L’article 19 est particulièrement révélateur à cet égard puisqu’il prévoit une plus forte implication du procureur de la République eu égard à « l’accroissement des pouvoirs judiciaires des polices municipales », ainsi qu’un véritable partage entre les forces de sécurité nationale et la police territoriale « de la nature et des lieux des interventions ».

Cela aussi, je l’ai déjà dit, mais la répétition a des vertus pédagogiques : notre ambition va bien au-delà du simple aménagement prévu dans le texte. Pour éviter le développement d’une sécurité à double vitesse et pour que l’État se réapproprie sa mission régalienne, nous sommes favorables à la création d’un grand service public où seraient regroupées police municipale, police nationale et gendarmerie nationale, et où le rôle des différentes forces serait clairement défini, dans l’intérêt des citoyens comme dans celui des policiers. Cette ambition recueille l’assentiment des personnels.

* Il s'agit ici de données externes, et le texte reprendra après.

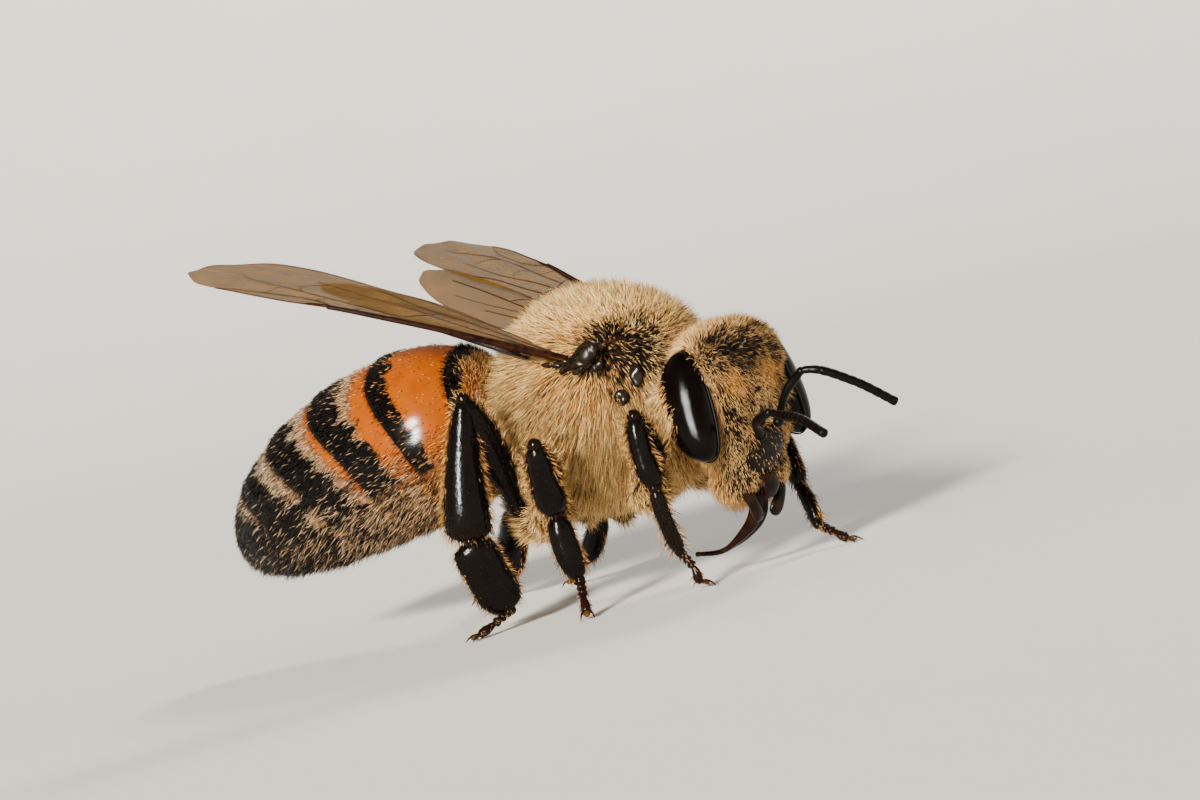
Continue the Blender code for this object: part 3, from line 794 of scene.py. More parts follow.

Or ce texte est loin de créer un tel service. Certes, il permet la fusion entre les policiers municipaux et les gardes champêtres, disposition que nous approuvons. Certes, il autorise les policiers municipaux à accéder à certains fichiers. Cependant, il ne présente pas d’autre intérêt. Il y est ainsi fait peu de cas de l’intérêt des citoyens et de celui des policiers.

Pour les citoyens, tout d’abord, les inégalités devant la sécurité en fonction des moyens dont disposent les communes vont inéluctablement perdurer. Par ailleurs, même lorsque les communes ont suffisamment de moyens, les agents de police municipale se trouvent, par la force des choses, contraints d’effectuer de nouvelles missions de répression, pourtant dévolues en principe aux forces nationales, et ce au détriment de leurs missions traditionnelles de prévention et de proximité, pourtant essentielles et chères à nos concitoyens.

Quant aux policiers municipaux, leurs missions ont connu une évolution spectaculaire. Pendant longtemps, ils ont été cantonnés à la sécurité des enfants à la sortie des écoles ou à la verbalisation des mauvais stationnements. Cependant, peu à peu, en raison de la démission de l’État, leurs fonctions se sont étoffées. On devine la pression supplémentaire qui pèse sur ces policiers, ainsi que leur mal-être. Du fait des nouvelles charges qu’ils subissent, ils ont en effet le sentiment légitime de ne pas être reconnus à leur juste valeur.

J’ai reçu un très grand nombre et un très large panel de leurs représentants lors de la parution du rapport, et encore la semaine dernière, pour discuter de la proposition de loi. Je peux vous confirmer leur mal-être. Je tiens à relayer ici leur insatisfaction concernant ce texte qui, encore une fois, fait l’impasse sur le volet social, sur la pénibilité, sur leur rémunération et sur leur retraite.

Sachant que le salaire moyen des policiers municipaux est légèrement supérieur à 1 500 euros après vingt ans d’exercice et que leur retraite moyenne est inférieure à 1 000 euros, la revalorisation de leurs droits sociaux est à juste titre une attente forte des syndicats et de l’ensemble de ces agents. Ces personnels sont le service public. Ces femmes, ces hommes, ces « policiers du quotidien », comme ils se nomment, méritent que leurs revendications sociales soient enfin entendues.

Mes chers collègues, oui, nous espérions beaucoup, beaucoup plus après l’excellent rapport de nos collègues François Pillet et René Vandierendonck et le non moins excellent débat que nous avions eus ici même en janvier 2013. Cependant, malgré quelques avancées, attendues notamment par les gardes champêtres, la proposition de loi n’a pas le même souffle que le rapport de nos collègues. Elle n’est pas aboutie.

J’en viens maintenant au débat sur l’appellation de la police : faut-il parler de police « territoriale » ou de police « municipale » ? Avant de changer l’appellation, encore faudrait-il savoir de quel territoire il s’agit. Au moment où le Sénat s’apprête à examiner des textes sur les collectivités territoriales qui vont beaucoup l’occuper et sur lesquels on ne sait pas grand-chose aujourd’hui, on ne peut être certain du sens du qualificatif « territorial » ! C’est pourquoi je souhaite que l’on en reste pour l’heure à l’appellation « police municipale ».

Vous l’aurez compris, cette proposition de loi manque d’ambition à nos yeux. Elle comporte toutefois quelques avancées, et c’est la raison pour laquelle nous nous abstiendrons.